In an attempt to better educate students about this topic, the Gay Union of Trenton State at TCNJ (GUTS), in conjunction with the Women’s Center, invited speaker Noelle Roop to the College. Roop delivered a lecture concerning rape and sexual assault, Tuesday, in Forcina Hall.
Roop’s objective was to make more people aware of this rarely talked about, yet major concern in today’s society. Roop shared her personal experiences with rape and sexual assault, in an effort to open students’ eyes to this frightening issue. Students listened to her story, a heart-wrenching account laced with pain and anguish. She revisited memories of when she was raped by a man in high school and then later became the victim of a sexual assault by her girlfriend. Roop spoke candidly and honestly about her experience with homosexual sexual assault, which allowed her audience to receive a firsthand account of this seldom discussed issue.
“There are not many resources about this issue, and nobody really talks about it,” Roop said.
“Before attending Roop’s lecture, I had never heard any discussions about homosexual assault,” Melissa Kovacs, freshman education major, said. Freshman Women in Learning and Leadership (WILL) member Leslie Stickler was equally impressed by Roop’s speech. “We experienced a very special confession of a brave survivor who has reclaimed her suffering,” Stickler said.

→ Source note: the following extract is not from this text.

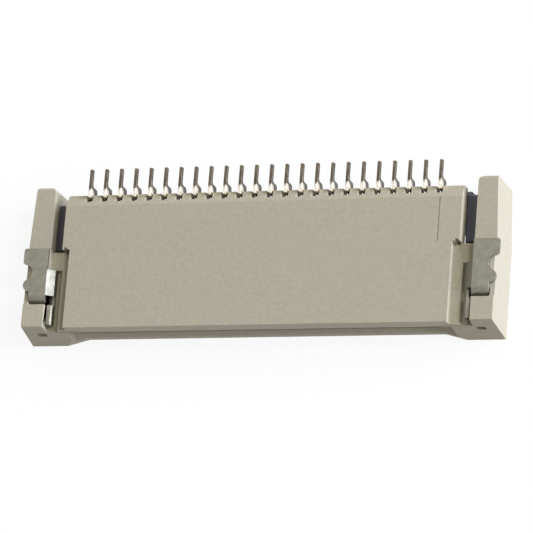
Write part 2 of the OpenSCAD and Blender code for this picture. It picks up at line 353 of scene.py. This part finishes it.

Along with her encounters with assault, Roop provided statistics about the widespread existence of rape and sexual violence in today’s society. She established their prevalence by citing disturbing figures, such as the fact that one in three women will be sexually assaulted while in high school and college and that sexual assault occurs once every two minutes in the United States. Roop said that while many people do not realize the magnitude of heterosexual rape and sexual assault, they are at least aware of its occurrence. However, most people do not even realize the existence of homosexual violence, according to Roop.
“No one wants to talk about it, because talking about it means it is real,” she said.
Roop also recognized that it is extremely difficult for victims of homosexual rape or abuse to tell someone about the crime. While it is not easy for anyone to share their story concerning this issue, Roop said that it is even harder for people “to admit that women can rape.”
Roop believes that it is only by actively talking about assault that people will become more aware of its existence and start to take steps against its prevention. Roop strongly advocated turning to hotlines, peer counselors or a trusted friend or family member to talk about this issue, especially if you are yourself a victim. Sexual assault hotlines include the Rape, Abuse, and Incest National Network (RAINN), which can be reached at 1-800-656-HOPE, or Silent No More, at 1-800-871-7741.